Il più clamoroso tonfo mi sembra possa annoverarlo l’industria del plexiglas.

Fantastico quel cubo di plastica trasparente posizionato sulla spiaggia dove rinchiudere i bagnanti e farli arrostire.

Non è da meno il cubo scolastico. Plastica a scuola più che libri.

Idee fuori dalla realtà accreditate come plausibili.

Per accreditarle come tali c’era bisogno di una seconda figura di riferimento: il giornalista. Il disegno dell’architetto anonimo che immagina il plexiglas al posto dell’ombrellone viene ospitato, e dunque reso plausibile, dai mezzi di informazione. Le ragioni possono rinvenirsi prevalentemente in una connessione diretta tra lobbismo e giornalismo. Altre volte la battaglia politica o la linea editoriale sviluppa sull’idea eccentrica una campagna d’opinione. Più estrema e sconveniente appare, meglio è per chi la contrasta.

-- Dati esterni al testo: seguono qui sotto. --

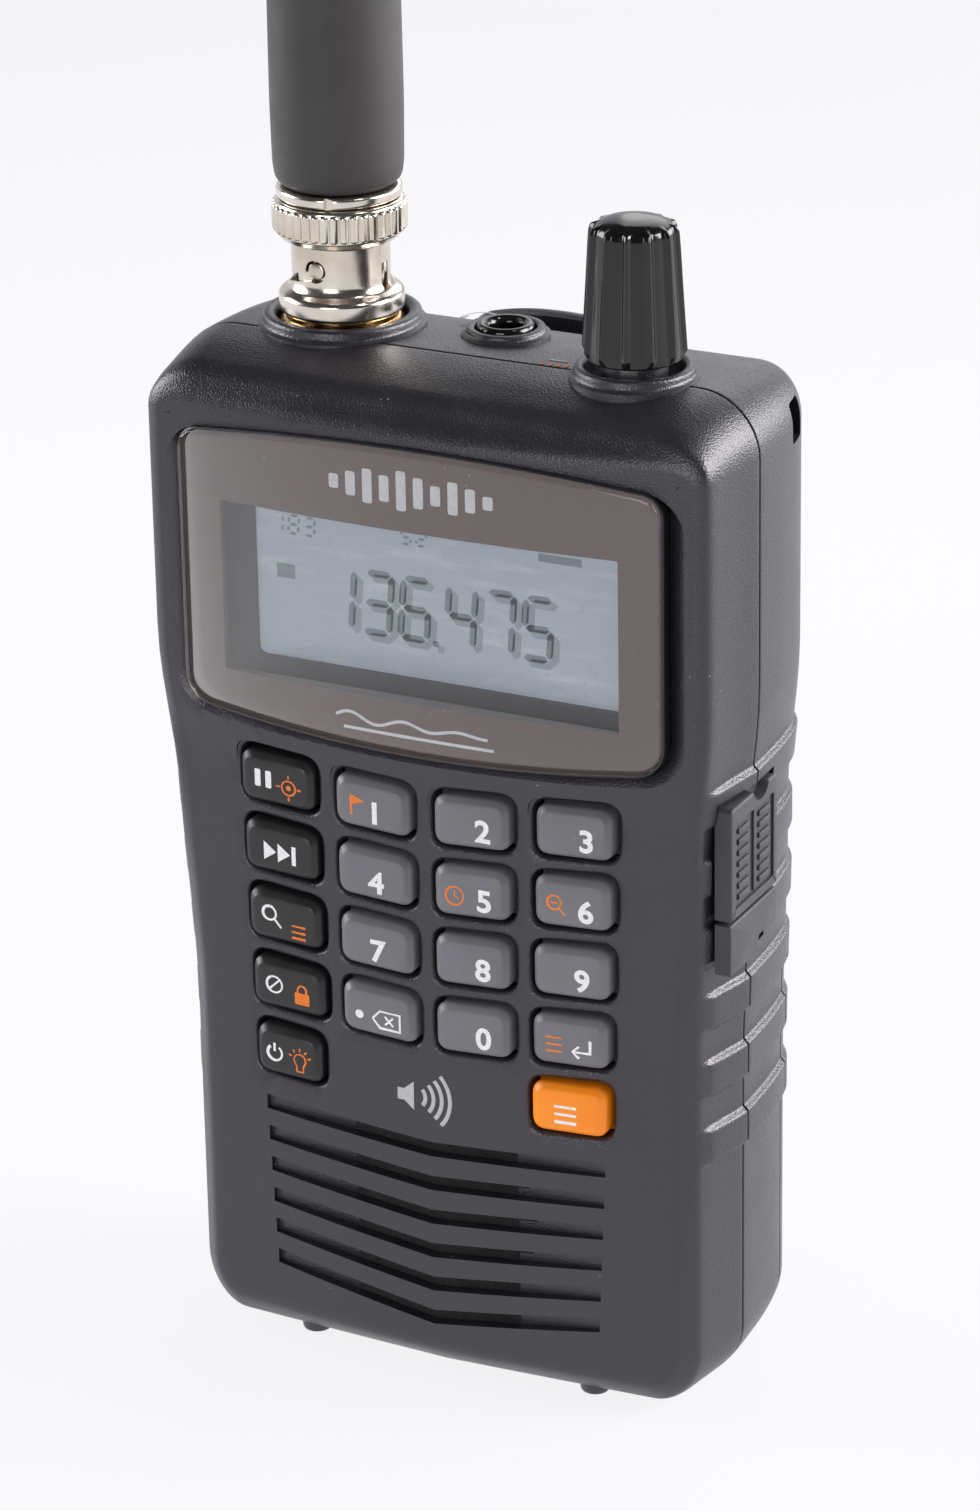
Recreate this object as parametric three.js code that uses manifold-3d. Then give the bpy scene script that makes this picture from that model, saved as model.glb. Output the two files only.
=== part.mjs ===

In quel caso si voleva vendere il plexiglas.

Il naufragio è stato causato da un lavoro lobbistico lacunoso che ha proposto soluzioni impraticabili a problemi veri, come il distanziamento in classe e nei luoghi di ritrovo.

Altri lobbisti zoppicanti: quelli delle discoteche.

Per arginare la chiusura disposta dal governo hanno tentato la carta – ragionevole – del danno che avrebbe patito l’occupazione. Poi però, hanno esagerato producendo una stima delle perdite (ho letto di quattro miliardi di euro!) così elevata da apparire poco plausibile. L’agenzia dell’entrate, riferendo le dichiarazioni dei redditi dei discotecari, molto al di sotto della più modesta delle previsioni, ha dato il colpo di grazia. La difesa degli interessi del mondo delle discoteche, che pure è comparto non marginale dell’industria del turismo, ha così perso ogni reputazione pubblica.

Cosa si sarebbe invece dovuto fare?

Confutare la tesi del governo secondo la quale dove si balla ci si infetta con valutazioni opposte, di valore scientifico, persuasive e rigorose. È il cosiddetto lavoro preparatorio, o di back office, che è mancato. Documentazione analitica, riferimenti fattuali o legislativi certi e indiscutibili.

Quelli dei monopattini hanno vinto alla grande però.

Quelli non hanno mosso un dito perché una forza di governo, i Cinquestelle, promuoveva la politica della mobilità alternativa (bici, monopattini, auto elettriche) senza alcun bisogno di spintarelle. Sono solo dovuti intervenire ex post in Parlamento perché la norma non venisse ghigliottinata dalla crescente opposizione a queste misure.

Esiste un esercito di lobbisti avventurosi.

Le situazioni straordinarie agevolano nuove, spesso improvvisate immissioni in ruolo.

Con i social fare lobby è più facile.

In questo caso è un’attività di grassroots lobbing. La capacità di mobilitare interessi e attenzioni di una platea larga rendendo generali questioni in verità particolari e pressanti bisogni invece modesti. Dunque urgenti e collettivi provvedimenti in realtà di nicchia.

I social sono una pacchia.

Con mille tweet al seguito di un hastag azzeccato la politica prende premura, a volte spaventa. Si interroga, si mobilita, spesso si piega.